While in New Zealand, the quartet dropped into Parliament to visit their biggest fan, David Lange.
While in New Zealand, the quartet dropped into Parliament to visit their biggest fan, David Lange. He had met them while crashing on the New York couch of a mutual friend, the expatriate chanteuse Linn Lorkin. But The Drongos’ visit home wasn’t quite the working holiday it was billed at the time. Burnt out, the group had already made plans to split, and the visit was a way of showing their New Zealand friends and family what they had been up to.

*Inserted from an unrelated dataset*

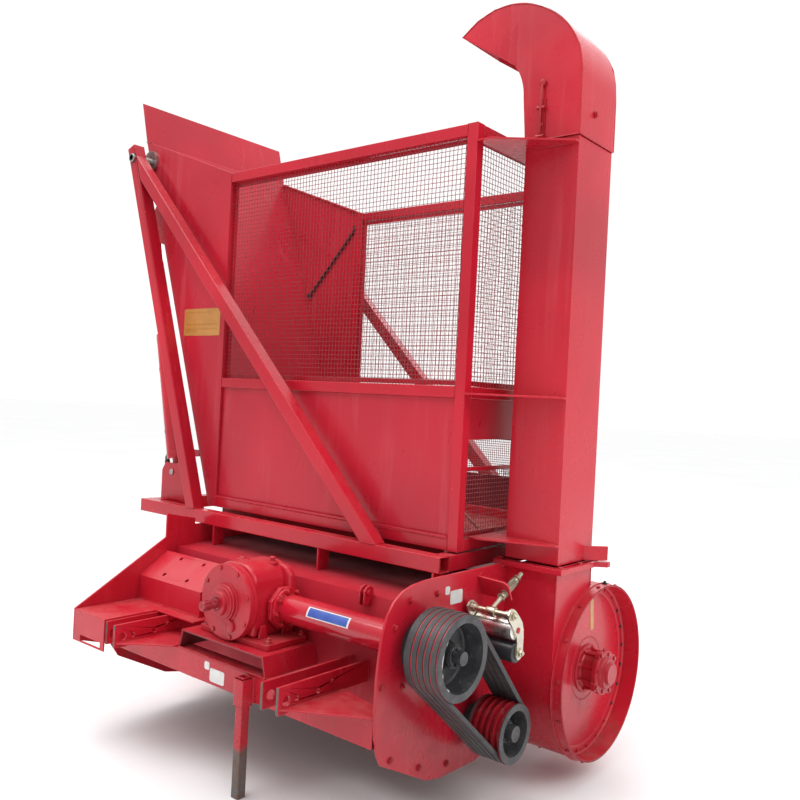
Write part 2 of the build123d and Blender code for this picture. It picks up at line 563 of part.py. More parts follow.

These days, only Mitchell remains in New York, where he performs, records and produces music. McAllister and McMaster soon returned home to raise a family and become involved in the Auckland music scene. Kennedy moved to England, where he works as a solo guitarist. A left-hander who plays a right-hand instrument upside down, on The Drongos’ return to New Zealand in 1985 his show-stopping moment was a solo rendition of Peter Posa’s ‘White Rabbit’. He had first wowed Wellington audiences with it when playing for Midge Marsden’s Country Flyers as a teenager at the Royal Tiger, 10 years earlier.